Excellent and a half
Bill Your 'Free Form FM Handi Cyber | Mahwah, NJ USA | 07/06/2010
(4 out of 5 stars)
"In the late 1980s, when in college and did not understand the cross currents in jazz, I was into 1960s free jazz. I did not really know the overlap between Blue Note and Impulse and how free and hard bop were at times running concurrently and at times bleeding into one another.
I bought Juju because it was made in 1965, and, with only Reggie Workman instead of Jimmy Garrison, had Coltrane's best band at peak power. Idiot little jazz boy that I was, I dismissed Juju when I heard it and it was not free jazz.
But I found this today in the back of a pile, and understanding what I do now about jazz, played it.
This is a fantastic hard bop album by the great Wayne Shorter, who, next to Coltrane, was probably the most adept tenor player of the 1960s.

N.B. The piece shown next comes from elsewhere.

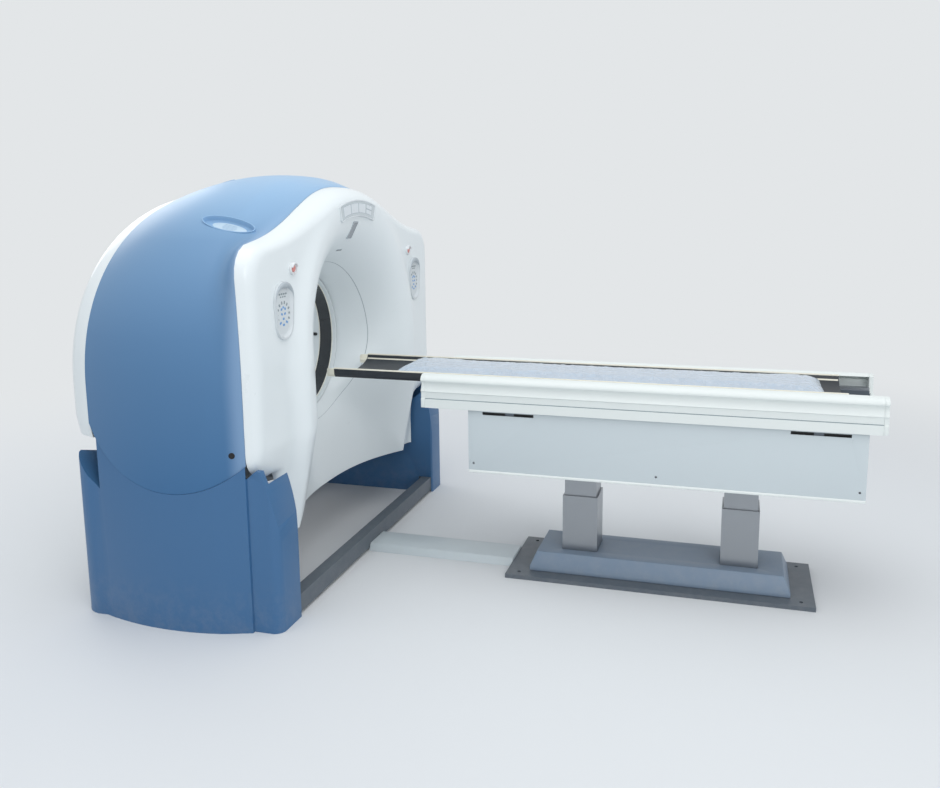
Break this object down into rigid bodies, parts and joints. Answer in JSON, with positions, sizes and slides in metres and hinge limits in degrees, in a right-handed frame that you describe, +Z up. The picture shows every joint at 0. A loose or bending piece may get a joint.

Juju is no head-solo-head album. These fantastic frameworks thrive on the razor cut grooves created by Elvin Jones. He is of course not drumming like he did with Coltrane in 1965, but lays down his brilliant polyrhythmic structures, which the whole band, including Jones, improvises on. Listen to the opening of the first and title track to hear the rich complexity of Elvin's framework.
Workman is not as adventurous a bassist as was Garrison, but his thick, solid ostinatos lock into Jones' skeletons amazingly. If Juju thrives on one element, it is groove. Tyner is his usual agile self-I wonder if it was a relief for him to go back to non-free jazz in the middle of 1965--and Shorter is simply amazing with his sharp, and yes, pre-free 'Trane "scrambled eggs" approach to soloing.
Hard bop, free, groove: it really does not matter, which is what I now know, but I also know Juju is high quality and complex jazz, and you just gotta hear it"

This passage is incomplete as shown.